Data are from the shootingtracker database and have been updated July 25. The last entry in the database is July 25. The script is a slightly adapted version from last week. Most notably, I did not notice last week the database uses KS for Kansas, but KA is what my other data uses. Note that in order make this post readable, all code is at a separate section.

Adding state information

The first thing is to get one record per state. The datasets package has state information, while number of inhabitants (2013 data) is plucked from census.gov. After merging some states have missing counts for shootings absence in the shootingtracker database is taken as 0 shootings.

Incidence is calculated per 100 000 inhabitants per year (365 days).

Calculating posteriors

Assuming a beta prior and binomial distribution for number of shootings, Jags is used to estimate posteriors. The one noticeable thing in the model is the prior for b. b really wants to be high, hence the prior is quite a bit wider than usual. The current values seem to be acceptable, see also the output at the bottom of this post.

The plot shows a number of things. In red are the observed values. In black the posterior values; means and 90% intervals of the samples. The blue line is the value to which the data is shrunk. Washington DC is shrunk quite a bit, because it has relatively few people and a large value. The same is true for Delaware. Illinois on the other hand has many inhabitants, hence is shrunk much less. It also has a more narrow interval. On the other side, states like Wyoming are shrunk upwards. Again, more inhabitants means less shrinking, Massachusetts ends up as having least number of shootings. Really big states, New York, Texas and California, are not shrunk at all and have quite narrow intervals. Texas and NY on the good side, California on the bad side.

The map shows the posteriors in a different way.
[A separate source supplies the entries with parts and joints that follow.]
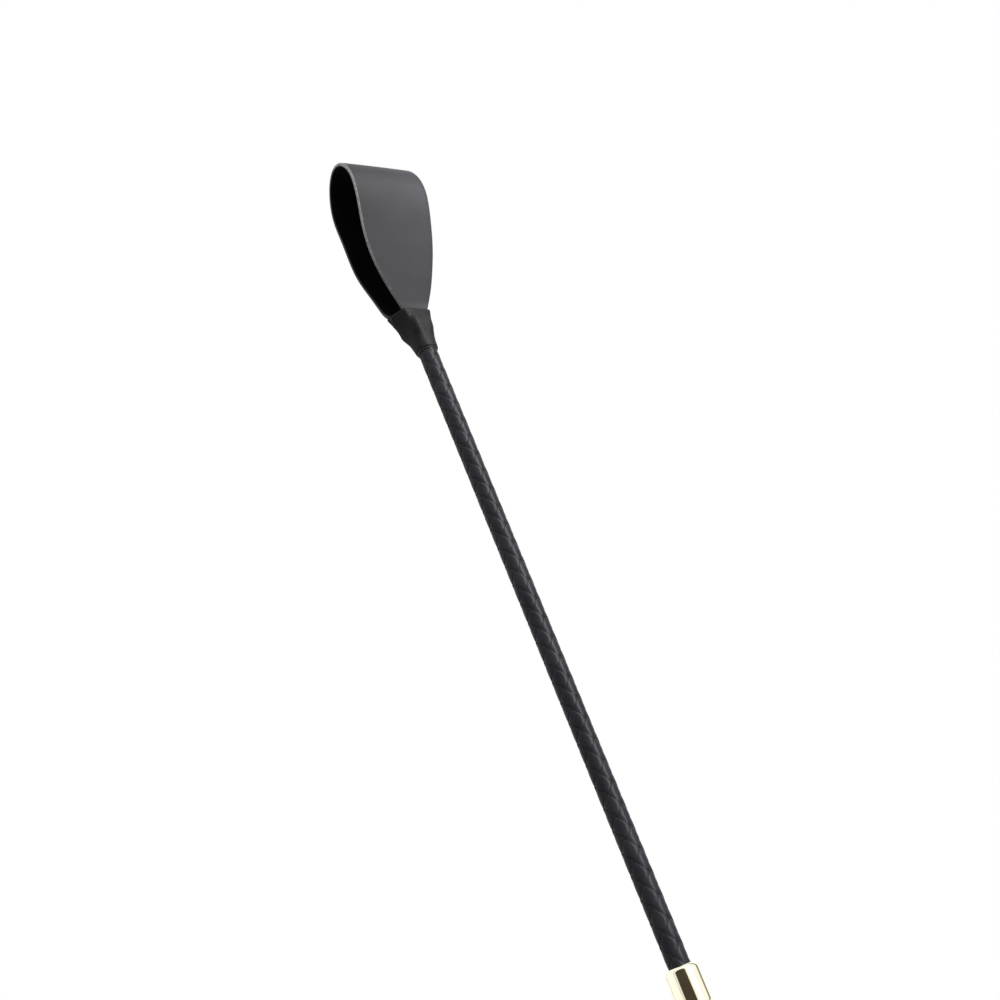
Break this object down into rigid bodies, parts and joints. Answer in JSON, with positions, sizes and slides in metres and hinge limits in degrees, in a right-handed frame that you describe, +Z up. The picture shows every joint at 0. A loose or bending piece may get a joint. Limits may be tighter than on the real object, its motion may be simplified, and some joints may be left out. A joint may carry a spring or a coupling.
{
  "type": "riding crop",
  "caption": "Short riding crop with a braided flexible shaft, a wide folded leather keeper at the tip, and a gold-coloured ferrule and leather grip.",
  "frame": {"origin": "centre of the crop's bounding box, on the surface it lies on", "axes": "+X along the shaft from the keeper's fold to the end cap, +Y across the keeper, +Z up from the surface, so the keeper's upper ply faces +Z"},
  "size_m": [0.5312, 0.0376, 0.0291],
  "materials": {
    "keeper_leather": "smooth black leather, semi-matte, with paler cut edges",
    "binding_leather": "thin smooth black leather, soft sheen",
    "waxed_thread": "black waxed thread",
    "fibreglass": "pulled fibreglass rod",
    "cotton": "black cotton underlay",
    "braid_lace": "black flat lace, satin, braided",
    "polished_brass": "pale polished gold-coloured plating",
    "core_wood": "turned beech",
    "felt": "dense felt",
    "grip_leather": "fine pebbled black leather",
    "seam_thread": "black polyester thread",
    "steel": "zinc plated",
    "fibre_board": "vulcanised fibre"
  },
  "bodies": {
    "root": {"keeper_tail_upper": "keeper_leather", "keeper_tail_lower": "keeper_leather", "binding_thread": "waxed_thread", "binding_wrap": "binding_leather", "binding_end_ring": "waxed_thread", "core_rod": "fibreglass", "underlay_sleeve": "cotton", "braid_cover": "braid_lace", "upper_braid_whipping": "waxed_thread", "lower_braid_whipping": "waxed_thread", "ferrule": "polished_brass", "handle_core": "core_wood", "grip_padding": "felt", "grip_leather": "grip_leather", "grip_seam_thread": "seam_thread", "pommel_collar": "polished_brass", "end_cap": "polished_brass", "cap_stud": "steel", "cap_washer": "fibre_board"},
    "keeper": {"keeper_loop": "keeper_leather"}
  },
  "joints": [
    {"name": "keeper_flex", "type": "hinge", "parent": "root", "child": "keeper", "pos_m": [-0.18794, 0, 0.0085], "axis": [0, 1, 0], "range_deg": [-30, 30], "stiffness_Nm_per_rad": 0.4}
  ]
}
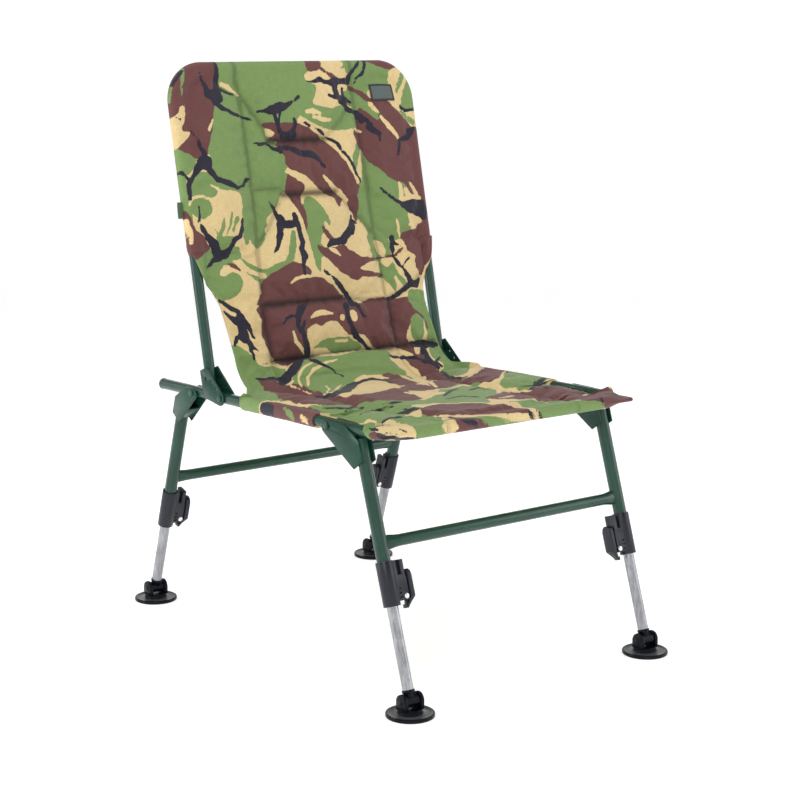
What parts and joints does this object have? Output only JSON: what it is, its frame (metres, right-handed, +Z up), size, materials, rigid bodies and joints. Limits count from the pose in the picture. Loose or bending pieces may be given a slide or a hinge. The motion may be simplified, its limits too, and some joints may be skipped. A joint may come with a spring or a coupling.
{
  "type": "folding fishing chair",
  "caption": "Bankside folding chair with a padded camouflage sling on tubular frames, telescopic legs with cam locks and swivel mud feet",
  "frame": {"origin": "on the floor, midway between the feet in X and Y", "axes": "+Z up, the sitter faces -Y; left in a node name is the -X side and right is the +X side"},
  "size_m": [0.577, 0.849, 0.9789],
  "materials": {
    "green_paint": "dark green gloss powder coat on steel tube and pressed plate",
    "aluminium": "satin anodised tube",
    "dark_plastic": "dark grey moulded plastic, satin",
    "black_rubber": "black and grey moulded foot, matt",
    "bright_steel": "plated rivet and bolt, bright",
    "camouflage": "printed woven polyester over padding, green, sand, brown and near-black camouflage",
    "grey_weave": "woven tape, dark grey, plain"
  },
  "bodies": {
    "seat_frame": {"seat_frame_tube": "green_paint", "seat_pad": "camouflage", "rail_cap_left": "dark_plastic", "rail_cap_right": "dark_plastic", "rear_leg_left_bolt": "bright_steel", "rear_leg_right_bolt": "bright_steel", "backrest_left_bolt": "bright_steel", "backrest_right_bolt": "bright_steel", "front_leg_left_bolt": "bright_steel", "front_leg_right_bolt": "bright_steel", "sling_bridge": "camouflage"},
    "backrest": {"backrest_tube": "green_paint", "back_pad": "camouflage", "back_badge": "grey_weave", "edge_tab": "grey_weave", "backrest_left_bracket": "green_paint", "backrest_right_bracket": "green_paint", "backrest_left_rivet": "green_paint", "backrest_right_rivet": "green_paint"},
    "front_legs": {"front_crossbar": "green_paint", "front_left_outer_leg": "green_paint", "front_right_outer_leg": "green_paint", "front_left_bracket": "green_paint", "front_right_bracket": "green_paint", "front_left_lock": "dark_plastic", "front_right_lock": "dark_plastic", "front_left_lever_rivet": "bright_steel", "front_right_lever_rivet": "bright_steel"},
    "rear_legs": {"rear_crossbar": "green_paint", "rear_left_outer_leg": "green_paint", "rear_right_outer_leg": "green_paint", "rear_left_bracket": "green_paint", "rear_right_bracket": "green_paint", "rear_left_lock": "dark_plastic", "rear_right_lock": "dark_plastic", "rear_left_lever_rivet": "bright_steel", "rear_right_lever_rivet": "bright_steel"},
    "front_left_leg": {"front_left_inner_leg": "aluminium", "front_left_knuckle": "black_rubber"},
    "front_right_leg": {"front_right_inner_leg": "aluminium", "front_right_knuckle": "black_rubber"},
    "rear_left_leg": {"rear_left_inner_leg": "aluminium", "rear_left_knuckle": "black_rubber"},
    "rear_right_leg": {"rear_right_inner_leg": "aluminium", "rear_right_knuckle": "black_rubber"},
    "front_left_clamp": {"front_left_lever": "dark_plastic"},
    "front_right_clamp": {"front_right_lever": "dark_plastic"},
    "rear_left_clamp": {"rear_left_lever": "dark_plastic"},
    "rear_right_clamp": {"rear_right_lever": "dark_plastic"},
    "front_left_shoe": {"front_left_foot": "black_rubber", "front_left_foot_pin": "bright_steel"},
    "front_right_shoe": {"front_right_foot": "black_rubber", "front_right_foot_pin": "bright_steel"},
    "rear_left_shoe": {"rear_left_foot": "black_rubber", "rear_left_foot_pin": "bright_steel"},
    "rear_right_shoe": {"rear_right_foot": "black_rubber", "rear_right_foot_pin": "bright_steel"}
  },
  "joints": [
    {"name": "backrest_fold", "type": "hinge", "parent": "seat_frame", "child": "backrest", "pos_m": [0, 0.13089, 0.4168], "axis": [1, 0, 0], "range_deg": [0, 98], "deforming": ["sling_bridge"]},
    {"name": "front_leg_fold", "type": "hinge", "parent": "seat_frame", "child": "front_legs", "pos_m": [0, -0.18713, 0.42396], "axis": [1, 0, 0], "range_deg": [0, 98]},
    {"name": "rear_leg_fold", "type": "hinge", "parent": "seat_frame", "child": "rear_legs", "pos_m": [0, 0.22087, 0.41478], "axis": [1, 0, 0], "range_deg": [-100, 0]},
    {"name": "front_left_extend", "type": "slide", "parent": "front_legs", "child": "front_left_leg", "axis": [0, 0.31, 0.9507], "range_m": [-0.01, 0.105]},
    {"name": "front_right_extend", "type": "slide", "parent": "front_legs", "child": "front_right_leg", "axis": [0, 0.31, 0.9507], "range_m": [-0.01, 0.105]},
    {"name": "rear_left_extend", "type": "slide", "parent": "rear_legs", "child": "rear_left_leg", "axis": [0, -0.3057, 0.9521], "range_m": [-0.01, 0.105]},
    {"name": "rear_right_extend", "type": "slide", "parent": "rear_legs", "child": "rear_right_leg", "axis": [0, -0.3057, 0.9521], "range_m": [-0.01, 0.105]},
    {"name": "front_left_lever_turn", "type": "hinge", "parent": "front_legs", "child": "front_left_clamp", "pos_m": [-0.226, -0.33695, 0.1745], "axis": [0, 0.9507, -0.31], "range_deg": [0, 40]},
    {"name": "front_right_lever_turn", "type": "hinge", "parent": "front_legs", "child": "front_right_clamp", "pos_m": [0.226, -0.33695, 0.1745], "axis": [0, -0.9507, 0.31], "range_deg": [0, 40]},
    {"name": "rear_left_lever_turn", "type": "hinge", "parent": "rear_legs", "child": "rear_left_clamp", "pos_m": [-0.226, 0.34156, 0.16251], "axis": [0, 0.9521, 0.3057], "range_deg": [0, 40]},
    {"name": "rear_right_lever_turn", "type": "hinge", "parent": "rear_legs", "child": "rear_right_clamp", "pos_m": [0.226, 0.34156, 0.16251], "axis": [0, -0.9521, -0.3057], "range_deg": [0, 40]},
    {"name": "front_left_foot_tilt", "type": "hinge", "parent": "front_left_leg", "child": "front_left_shoe", "pos_m": [-0.25, -0.38603, 0.024], "axis": [1, 0, 0], "range_deg": [-25, 25]},
    {"name": "front_right_foot_tilt", "type": "hinge", "parent": "front_right_leg", "child": "front_right_shoe", "pos_m": [0.25, -0.38603, 0.024], "axis": [1, 0, 0], "range_deg": [-25, 25]},
    {"name": "rear_left_foot_tilt", "type": "hinge", "parent": "rear_left_leg", "child": "rear_left_shoe", "pos_m": [-0.25, 0.38604, 0.024], "axis": [1, 0, 0], "range_deg": [-25, 25]},
    {"name": "rear_right_foot_tilt", "type": "hinge", "parent": "rear_right_leg", "child": "rear_right_shoe", "pos_m": [0.25, 0.38604, 0.024], "axis": [1, 0, 0], "range_deg": [-25, 25]}
  ]
}
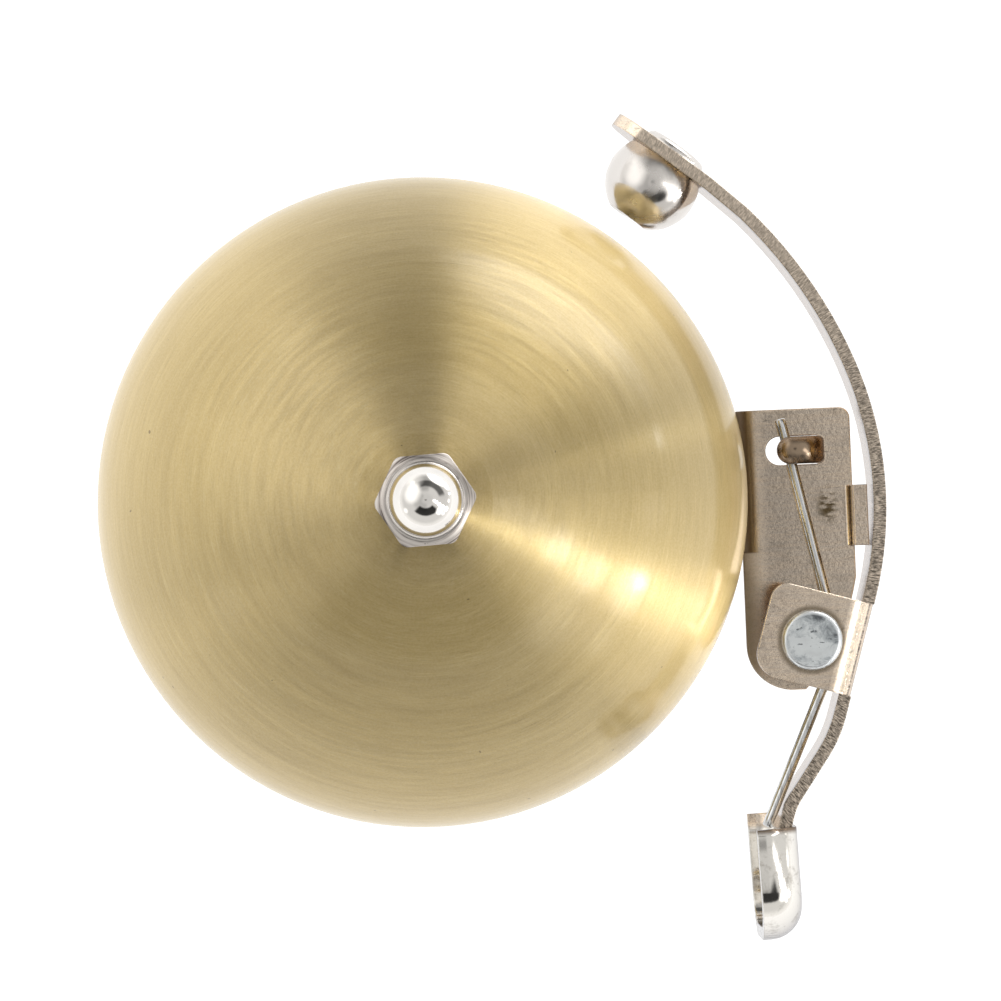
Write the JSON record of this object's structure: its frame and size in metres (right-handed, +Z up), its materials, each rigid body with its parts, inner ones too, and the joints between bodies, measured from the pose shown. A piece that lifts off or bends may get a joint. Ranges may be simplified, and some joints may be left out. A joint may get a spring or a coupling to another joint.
{
  "type": "bicycle bell",
  "caption": "Bicycle bell: brass gong over a sprung thumb lever that swings a ball striker, on a two-part handlebar clamp.",
  "frame": {"origin": "centre of the handlebar clamp's bore, on the gong's axis", "axes": "+Z up along the gong's axis, +Y along the handlebar towards the striker, +X towards the lever's pivot side"},
  "size_m": [0.0726, 0.0767, 0.0745],
  "materials": {
    "lacquered_brass": "spun and brushed round the axis, clear lacquered",
    "bright_plate": "polished nickel plate",
    "satin_plate": "satin nickel plated steel",
    "zinc_plate": "bright zinc plated steel",
    "spring_wire": "drawn bright spring wire",
    "white_nylon": "moulded nylon",
    "black_rubber": "moulded rubber"
  },
  "bodies": {
    "bell_base": {"bell_dome": "lacquered_brass", "acorn_nut": "bright_plate", "centre_bolt": "zinc_plate", "post_lock_washer": "zinc_plate", "centre_post": "zinc_plate", "crown_washer": "white_nylon", "bracket": "satin_plate", "pivot_sleeve": "zinc_plate", "return_spring": "spring_wire", "clamp_saddle": "satin_plate", "clamp_strap": "satin_plate", "bar_liner_upper": "black_rubber", "bar_liner_lower": "black_rubber", "clamp_washer_a": "zinc_plate", "clamp_screw_a": "zinc_plate", "clamp_nut_a": "zinc_plate", "clamp_washer_b": "zinc_plate", "clamp_screw_b": "zinc_plate", "clamp_nut_b": "zinc_plate"},
    "thumb_lever": {"lever": "satin_plate", "striker": "bright_plate", "pivot_rivet": "zinc_plate"}
  },
  "joints": [
    {"name": "lever_pivot", "type": "hinge", "parent": "bell_base", "child": "thumb_lever", "pos_m": [0.0351, -0.01415, 0.025], "axis": [0, 0, -1], "range_deg": [0, 25], "stiffness_Nm_per_rad": 0.16, "springref_deg": -28.65, "deforming": ["return_spring"]}
  ]
}
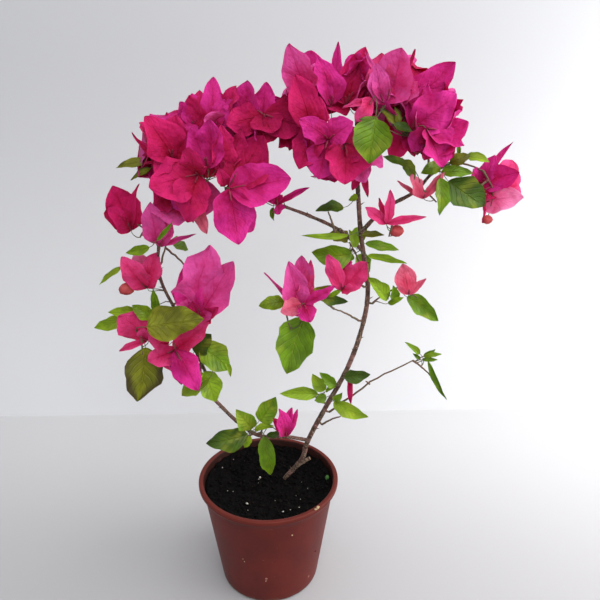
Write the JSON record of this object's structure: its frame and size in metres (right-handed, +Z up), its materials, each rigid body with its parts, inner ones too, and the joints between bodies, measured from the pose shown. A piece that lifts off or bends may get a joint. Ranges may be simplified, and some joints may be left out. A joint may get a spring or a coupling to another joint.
{
  "type": "potted bougainvillea bush",
  "caption": "Young bougainvillea shrub in a round plastic nursery pot, an open fan of slender boughs that end in heads of magenta bracts, with heart-shaped leaves.",
  "frame": {"origin": "centre of the pot's flat underside, where it meets the surface that it stands on", "axes": "+Z up along the pot's axis; +X to the right of someone who faces the plant's open fan, towards the trunk's side; +Y away from them, through the fan's thin side"},
  "size_m": [0.3879, 0.1531, 0.5532],
  "materials": {
    "terracotta_plastic": "satin",
    "compost": "matte",
    "bark": "matte",
    "blossom": "matte",
    "foliage": "satin"
  },
  "bodies": {
    "root": {"arch_bough": "bark", "arch_head": "blossom", "big_bloom_spray": "blossom", "fork_left_spray": "foliage", "fork_right_spray": "blossom", "left_bough_lower": "bark", "left_bough_upper": "bark", "left_low_back_spray": "blossom", "left_low_spray": "blossom", "left_mid_spray": "blossom", "left_side_back_spray": "blossom", "left_side_lower_spray": "blossom", "left_side_upper_spray": "blossom", "low_centre_spray": "blossom", "low_left_sprig": "foliage", "low_right_spray": "foliage", "low_right_sprig": "foliage", "mid_back_spray": "blossom", "mid_bloom_spray": "blossom", "mid_left_spray": "blossom", "mid_right_spray": "blossom", "pot": "terracotta_plastic", "right_bough": "bark", "right_bough_spray": "blossom", "right_end_spray": "blossom", "soil": "compost", "top_head": "blossom", "top_right_head": "blossom", "trunk": "bark", "upper_left_head": "blossom"}
  },
  "joints": []
}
At this point it might be worth noting that the north east is actually doing quite well, but since these states have so little inhabitants they are shrunk upwards and look bad. The current approach does not provide a natural way to avoid this. In a year or two additional data may cause at least some change in posteriors of the smaller states, both in the top and the bottom of this list.

Code

reading data

r13 <- readLines('raw13.txt')
r14 <- readLines('raw14.txt')
r1 <- c(r13,r14)
r2 <- gsub('\\[[a-zA-Z0-9]*\\]','',r1)
r3 <- gsub('^ *$','',r2)
r4 <- r3[r3!='']
r5 <- gsub('\\t$','',r4)
r6 <- gsub('\\t References$','',r5)
r7 <- read.table(textConnection(r6),
sep='\t',
header=TRUE,
stringsAsFactors=FALSE)
r7$Location[r7$Location=='Washington DC'] <-
'WashingtonDC, DC'
r8 <- read.table(textConnection(as.character(r7$Location)),
sep=',',
col.names=c('Location','State'),
stringsAsFactors=FALSE)
r8$State <- gsub(' ','',r8$State)
r8$State[r8$State=='Tennessee'] <- 'TN'
r8$State[r8$State=='Ohio'] <- 'OH'
r8$State[r8$State %in% c('Kansas','KA')] <- 'KS'
r8$State[r8$State=='Louisiana'] <- 'LA'
r8$State[r8$State=='Illinois'] <- 'IL'
r8$State <- toupper(r8$State)
r7$StateAbb <- r8$State
r7$Location <- r8$Location
r7 <- r7[! (r7$State %in% c( 'PUERTORICO','PR')),]
r7$Date <- gsub('/13$','/2013',r7$Date)
r7$date <- as.Date(r7$Date,format="%m/%d/%Y")

state information

r7$one <- 1

agg1 <- with(r7,

aggregate(one,by=list(StateAbb=StateAbb),FUN=sum))

library(datasets)

states <- data.frame(StateAbb=as.character(state.abb),

StateArea=state.area,

State=as.character(state.name),

StateRegion=state.region,

Frost=state.x77[,'Frost']

)

# http://www.census.gov/popest/data/state/totals/2013/index.html

# data pre processed so the csv can be used as is.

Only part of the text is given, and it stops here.